What does all this mean: today, April 23, 2006 (New Style), would be April 10, 2006 (Old Style); conversely, April 23, 2006 (Old Style) would be May 6, 2006 (New Style). But since we don't adjust anniversaries for these leap years, we would probably mark May 3rd as Shakespeare's birthday. And, of course, for dates before 1582, we understandably don't adjust for the ten-day leap that would eventually take place following the adoption of Pope Gregory XIII's calendar. So today is Shakespeare's birthday, but it's also not.

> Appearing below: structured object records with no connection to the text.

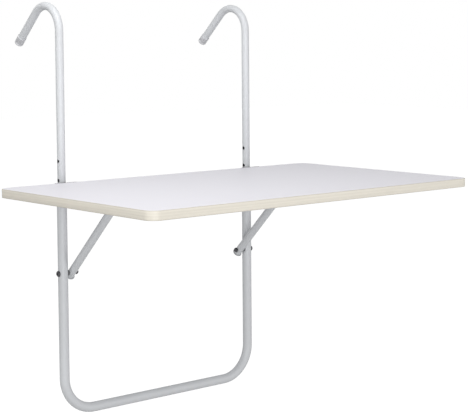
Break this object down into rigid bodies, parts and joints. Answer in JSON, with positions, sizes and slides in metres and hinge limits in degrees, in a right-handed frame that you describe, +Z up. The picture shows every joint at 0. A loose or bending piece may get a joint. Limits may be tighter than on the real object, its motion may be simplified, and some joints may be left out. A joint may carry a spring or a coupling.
{
  "type": "railing table",
  "caption": "Folding table that hangs from a railing by tube hooks, with a U-shaped tube frame and a swinging stay under its board.",
  "frame": {"origin": "on the top of the railing midway between the hooks, at the crown of the hooks' inner surface", "axes": "+X along the railing, -Y towards the user's side where the board is, +Z up"},
  "size_m": [0.63, 0.5294, 0.6625],
  "materials": {
    "tube_coat": "satin light grey powder coat",
    "grey_cap": "light grey moulded plastic",
    "dark_plastic": "dark moulded plastic",
    "dark_bolt": "satin black coated steel",
    "zinc_steel": "zinc plated",
    "dark_bracket": "satin dark coat",
    "chipboard": "raw board core",
    "white_laminate": "smooth white laminate",
    "beige_band": "beige edge band with a fine lengthwise grain"
  },
  "bodies": {
    "hooks": {"hook_tube_left": "tube_coat", "hook_tube_right": "tube_coat", "hook_cap_left": "grey_cap", "hook_cap_right": "grey_cap"},
    "frame": {"frame_tube": "tube_coat", "tube_bush_left": "dark_plastic", "tube_bush_right": "dark_plastic", "hinge_lug_left": "tube_coat", "hinge_lug_right": "tube_coat", "lock_boss_left": "tube_coat", "lock_boss_right": "tube_coat", "stay_bolts": "dark_bolt", "stay_nuts": "dark_bolt", "stay_spacer_left": "dark_plastic", "stay_spacer_right": "dark_plastic"},
    "tabletop": {"core_board": "chipboard", "top_laminate": "white_laminate", "bottom_laminate": "white_laminate", "edge_band": "beige_band", "hinge_bracket_left": "dark_bracket", "hinge_bracket_right": "dark_bracket", "hinge_bolts": "zinc_steel", "hinge_nuts": "zinc_steel", "hinge_washers": "zinc_steel", "bracket_screws": "zinc_steel", "stay_catch_left": "dark_plastic", "stay_catch_right": "dark_plastic", "catch_screws": "zinc_steel"},
    "stay": {"stay_tube": "tube_coat", "stay_plug_left": "grey_cap", "stay_plug_right": "grey_cap"},
    "lock_left": {"lock_screw_left": "zinc_steel", "lock_knob_left": "dark_plastic"},
    "lock_right": {"lock_screw_right": "zinc_steel", "lock_knob_right": "dark_plastic"}
  },
  "joints": [
    {"name": "height_adjust", "type": "slide", "parent": "hooks", "child": "frame", "axis": [0, 0, 1], "range_m": [0, 0.061]},
    {"name": "table_fold", "type": "hinge", "parent": "frame", "child": "tabletop", "pos_m": [0, -0.0595, -0.2965], "axis": [1, 0, 0], "range_deg": [0, 90]},
    {"name": "stay_swing", "type": "hinge", "parent": "frame", "child": "stay", "pos_m": [0, -0.0405, -0.417], "axis": [1, 0, 0], "range_deg": [0, 134]},
    {"name": "lock_left_slide", "type": "slide", "parent": "frame", "child": "lock_left", "axis": [-1, 0, 0], "range_m": [0, 0.005]},
    {"name": "lock_right_slide", "type": "slide", "parent": "frame", "child": "lock_right", "axis": [1, 0, 0], "range_m": [0, 0.005]}
  ],
  "couplings": [
    {"joint": "stay_swing", "follows": "table_fold", "ratio": 1.4888}
  ]
}
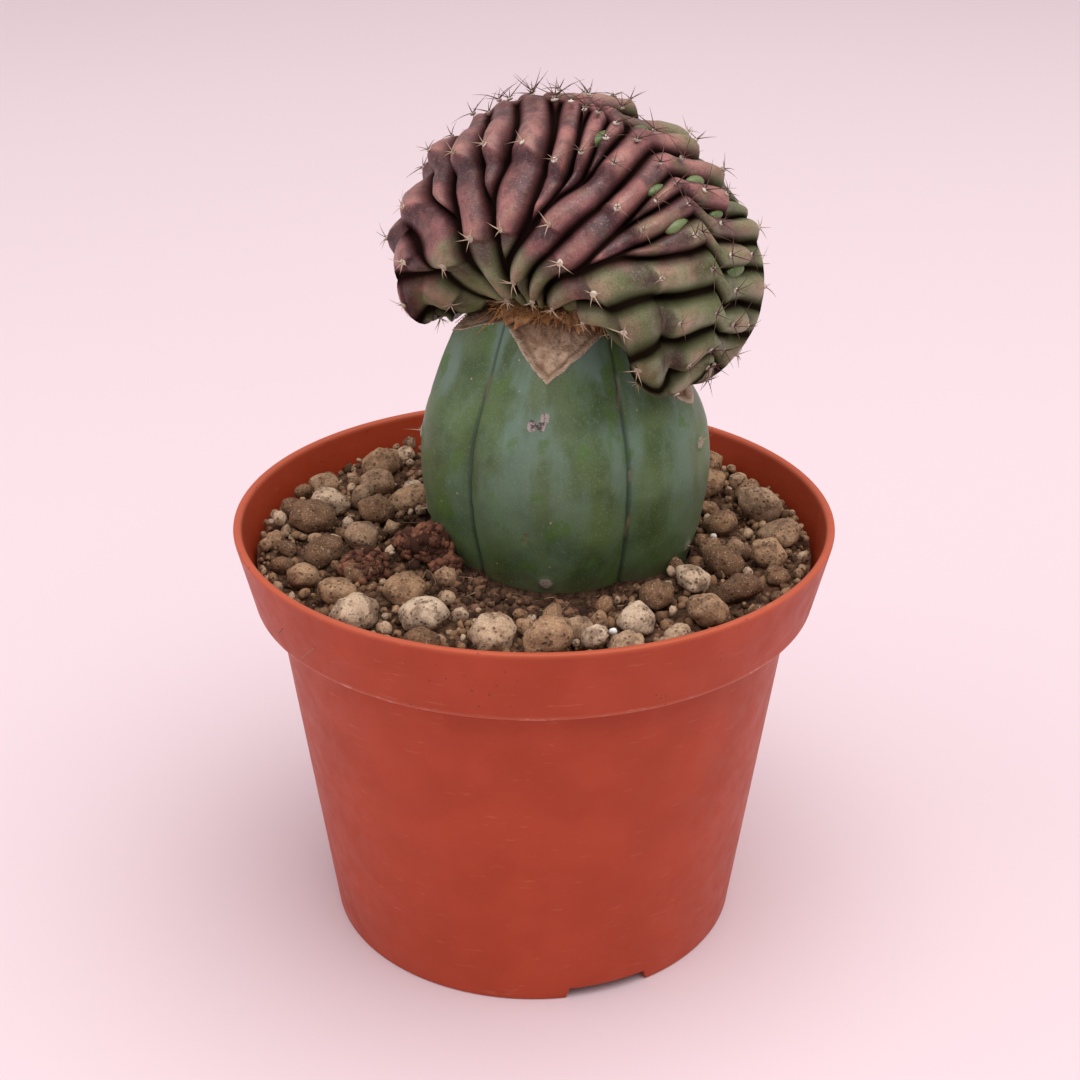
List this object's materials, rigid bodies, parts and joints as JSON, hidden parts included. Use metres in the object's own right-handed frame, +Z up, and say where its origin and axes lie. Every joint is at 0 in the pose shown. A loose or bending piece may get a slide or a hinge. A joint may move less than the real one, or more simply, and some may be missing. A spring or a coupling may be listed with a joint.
{
  "type": "potted gymnocalycium",
  "caption": "Small crested gymnocalycium with fanned ribs and short spines, grafted on a ribbed stock, in a round tapered nursery pot with soil and pumice grit.",
  "frame": {"origin": "under the middle of the pot, on the surface that it stands on", "axes": "+Z up through the pot's middle; the front of the plant looks towards -Y; +X to the right seen from the front"},
  "size_m": [0.085, 0.085, 0.1241],
  "materials": {
    "pot": "terracotta-orange moulded plastic, satin",
    "soil": "loose dark potting soil, matte",
    "grit": "rough pumice and gravel, matte",
    "stock": "waxy blue-green plant skin, satin",
    "graft_tissue": "dried fibrous plant tissue, matte",
    "crest": "dull rose and purple plant skin, satin"
  },
  "bodies": {
    "root": {"pot": "pot", "soil": "soil", "grit": "grit", "stock": "stock", "graft_tissue": "graft_tissue", "crest": "crest"}
  },
  "joints": []
}
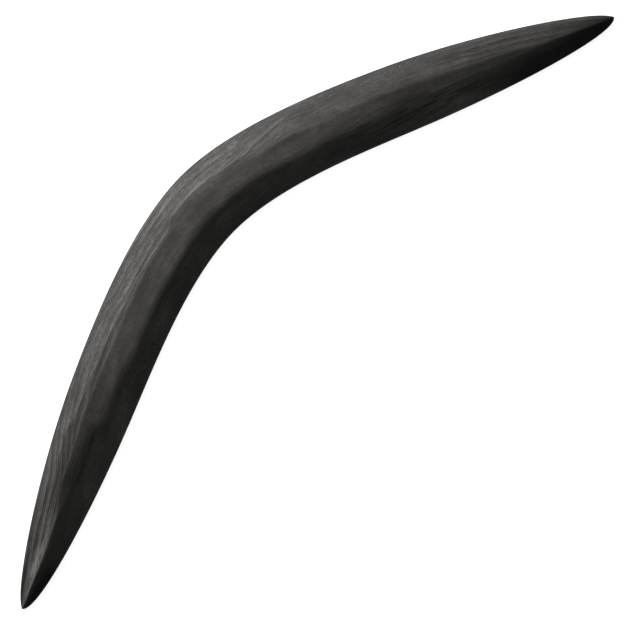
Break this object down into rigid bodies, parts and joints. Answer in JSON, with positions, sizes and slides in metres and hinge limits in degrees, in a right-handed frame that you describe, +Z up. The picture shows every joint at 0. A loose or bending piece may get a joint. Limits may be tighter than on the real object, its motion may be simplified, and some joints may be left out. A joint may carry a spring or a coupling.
{
  "type": "boomerang",
  "caption": "Two-armed returning boomerang with a wide bend at the elbow, a flat underside and long bevels on its upper face; thrown spinning by hand.",
  "frame": {"origin": "under the middle of the bounding box, on the plane that the flat underside rests on; in plan this lies in the open air inside the elbow", "axes": "+X from tip to tip, +Y towards the outside of the elbow, +Z up out of the carved face"},
  "size_m": [0.5, 0.118, 0.0094],
  "materials": {
    "charcoal_wood": "dark charcoal-coloured open-grained wood, bare or thinly oiled, satin, with the grain following the bend"
  },
  "bodies": {
    "root": {"carved_body": "charcoal_wood"}
  },
  "joints": []
}
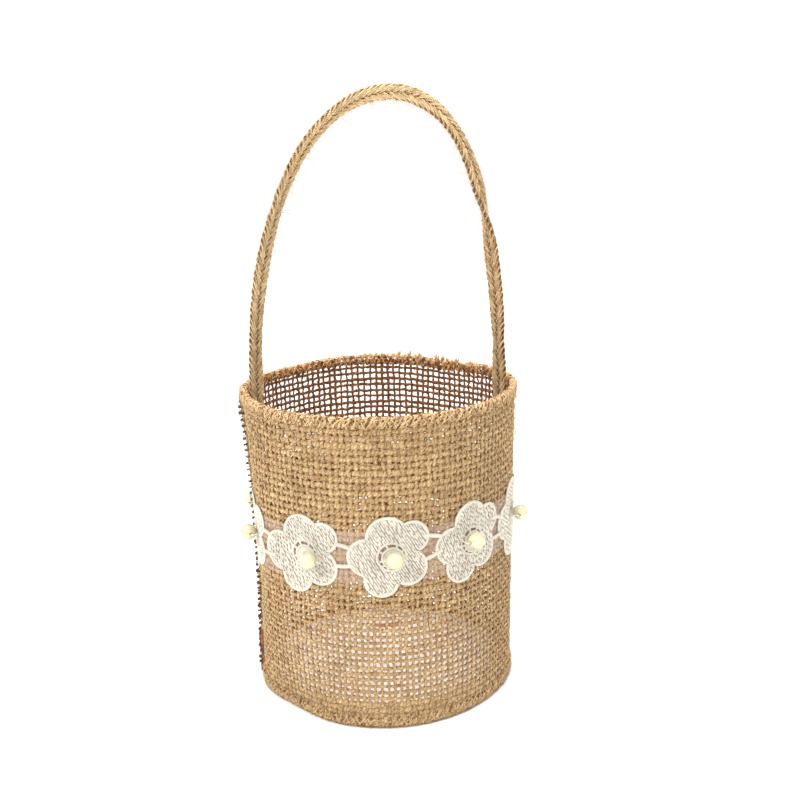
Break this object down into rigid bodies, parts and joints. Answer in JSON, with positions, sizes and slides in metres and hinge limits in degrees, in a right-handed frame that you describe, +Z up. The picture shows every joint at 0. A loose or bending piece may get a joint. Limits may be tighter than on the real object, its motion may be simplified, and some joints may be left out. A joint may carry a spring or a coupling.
{
  "type": "flower girl basket",
  "caption": "Small round burlap basket with a braided jute handle and a band of embroidered lace flowers with pearls, for carrying petals.",
  "frame": {"origin": "middle of the basket's base, on the surface it stands on", "axes": "+Z up along the basket's axis, -Y to the front, +X to the right; the handle's arch lies in the XZ plane"},
  "size_m": [0.1282, 0.1334, 0.26],
  "materials": {
    "burlap": "coarse open-weave natural jute, matte",
    "jute_thread": "overlocked jute yarn, matte",
    "jute_braid": "braided natural jute cord, matte with loose fibres",
    "board": "plain white stiffening board",
    "sheer_ribbon": "sheer organza net",
    "lace_thread": "ivory embroidery thread with a soft sheen",
    "pearl": "imitation pearl, soft lustre"
  },
  "bodies": {
    "basket": {"wall_burlap": "burlap", "side_seam_overlock": "jute_thread", "rim_overlock": "jute_thread", "base_burlap": "burlap", "base_overlock": "jute_thread", "base_board": "board", "handle_end_left": "jute_braid", "handle_end_right": "jute_braid", "handle_stitches_left": "jute_thread", "handle_stitches_right": "jute_thread", "lace_ribbon": "sheer_ribbon", "lace_bars": "lace_thread", "pearl_threads": "lace_thread", "lace_flower_1": "lace_thread", "lace_flower_2": "lace_thread", "lace_flower_3": "lace_thread", "lace_flower_4": "lace_thread", "lace_flower_5": "lace_thread", "lace_flower_6": "lace_thread", "lace_flower_7": "lace_thread", "lace_flower_8": "lace_thread", "lace_flower_9": "lace_thread", "lace_flower_10": "lace_thread"},
    "handle": {"handle_braid": "jute_braid"},
    "pearl_1": {"pearl_1": "pearl"},
    "pearl_2": {"pearl_2": "pearl"},
    "pearl_3": {"pearl_3": "pearl"},
    "pearl_4": {"pearl_4": "pearl"},
    "pearl_5": {"pearl_5": "pearl"},
    "pearl_6": {"pearl_6": "pearl"},
    "pearl_7": {"pearl_7": "pearl"},
    "pearl_8": {"pearl_8": "pearl"},
    "pearl_9": {"pearl_9": "pearl"},
    "pearl_10": {"pearl_10": "pearl"}
  },
  "joints": [
    {"name": "handle_swing", "type": "hinge", "parent": "basket", "child": "handle", "pos_m": [0, 0, 0.14], "axis": [1, 0, 0], "range_deg": [-90, 90]},
    {"name": "pearl_1_turn", "type": "hinge", "parent": "basket", "child": "pearl_1", "pos_m": [0.00467, -0.06323, 0.07801], "axis": [0.9973, 0.0736, 0], "continuous": true},
    {"name": "pearl_2_turn", "type": "hinge", "parent": "basket", "child": "pearl_2", "pos_m": [0.03845, -0.05041, 0.08047], "axis": [0.7951, 0.6064, 0], "continuous": true},
    {"name": "pearl_3_turn", "type": "hinge", "parent": "basket", "child": "pearl_3", "pos_m": [0.06056, -0.01876, 0.08068], "axis": [0.2959, 0.9552, 0], "continuous": true},
    {"name": "pearl_4_turn", "type": "hinge", "parent": "basket", "child": "pearl_4", "pos_m": [0.05842, 0.02463, 0.07841], "axis": [-0.3884, 0.9215, 0], "continuous": true},
    {"name": "pearl_5_turn", "type": "hinge", "parent": "basket", "child": "pearl_5", "pos_m": [0.0349, 0.05293, 0.07909], "axis": [-0.8348, 0.5505, 0], "continuous": true},
    {"name": "pearl_6_turn", "type": "hinge", "parent": "basket", "child": "pearl_6", "pos_m": [-0.00437, 0.06325, 0.07619], "axis": [-0.9976, -0.0689, 0], "continuous": true},
    {"name": "pearl_7_turn", "type": "hinge", "parent": "basket", "child": "pearl_7", "pos_m": [-0.03876, 0.05017, 0.07673], "axis": [-0.7913, -0.6114, 0], "continuous": true},
    {"name": "pearl_8_turn", "type": "hinge", "parent": "basket", "child": "pearl_8", "pos_m": [-0.06056, 0.01876, 0.07652], "axis": [-0.2959, -0.9552, 0], "continuous": true},
    {"name": "pearl_9_turn", "type": "hinge", "parent": "basket", "child": "pearl_9", "pos_m": [-0.05762, -0.02646, 0.07829], "axis": [0.4173, -0.9088, 0], "continuous": true},
    {"name": "pearl_10_turn", "type": "hinge", "parent": "basket", "child": "pearl_10", "pos_m": [-0.03045, -0.05561, 0.07601], "axis": [0.8771, -0.4803, 0], "continuous": true}
  ]
}
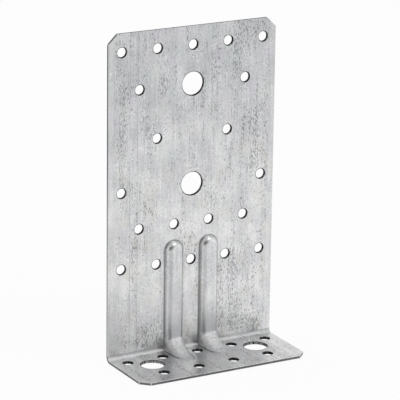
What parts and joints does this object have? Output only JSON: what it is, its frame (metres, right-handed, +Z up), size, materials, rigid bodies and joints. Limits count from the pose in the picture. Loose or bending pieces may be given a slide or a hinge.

While England switched to the Gregorian calendar in 1752, Russia did not adopt it until 1918, which brings us to today's second birthday boy, Vladimir Nabokov. He was born on April 10, 1899 (Old Style), which was April 22, 1899 (New Style), in most of the rest of the world (other Old Style calendar holdouts included, besides Russia and Greece, the Balkan states of Albania, Estonia, Livonia, Bulgaria, and Rumania). Now here's where things get even more tricky. In 1900, the difference between Old Style and New Style dates changed from 12 days to 13 days, so when Nabokov celebrated his first birthday, on April 10, 1900 (Old Style), it was April 23, 1900 (New Style), in the rest of the non-Balkan West. Explaining the dating system he uses in Speak Memory, Nabokov writes:
All dates are given in the New Style: we lagged twelve days behind the rest of the civilized world in the nineteenth century, and thirteen in the beginning of the twentieth. By the Old Style I was born on April 10, at daybreak, in the last year of the last century, and that was (if I could have been whisked across the border at once) April 22 in, say, Germany; but since all my birthdays were celebrated, with diminishing pomp, in the twentieth century, everybody, including myself, upon being shifted by revolution and expatriation from the Julian calendar to the Gregorian, used to add thirteen, instead of twelve days to the 10th of April. The error is serious. What is to be done? I find "April 23" under "birth date" in my most recent passport, which is also the birth date of Shakespeare, my nephew Vladimir Sikorski, Shirley Temple and Hazel Brown (who, moreover, shares my passport). This, then, is the problem. Calculatory ineptitude prevents me from trying to solve it.

It's true; despite his brilliance, Nabokov was not particularly good at math.

So we're left with a dating paradox worthy of the works of Shakespeare and Nabokov. The birthdays of both authors are celebrated on April 23rd. Both authors, however, were born under the Julian calendar, and under that calendar, Shakespeare was (probably) born on April 23rd and Nabokov on April 10th. If we were going to go for strict calendrical accuracy, then, either we would recognize both of their Julian birthdays or both of their Gregorian birthdays. Here's what we would be left with.

Julian
Shakespeare: April 23rd
Nabokov: April 10th

Gregorian
Shakespeare: May 3rd
Nabokov: April 22nd (even though he celebrated it on April 23rd)

Or, the two-sentence version: the Julian birthdays of Shakespeare and Nabokov were thirteen days apart (April 10th and April 23rd), but we celebrate them on the same day, today, the Gregorian April 23rd. If we were to covert their Julian birthdates to Gregorian dates, however, we would say that neither author was born today and instead claim they were born on May 3rd and April 22nd, respectively.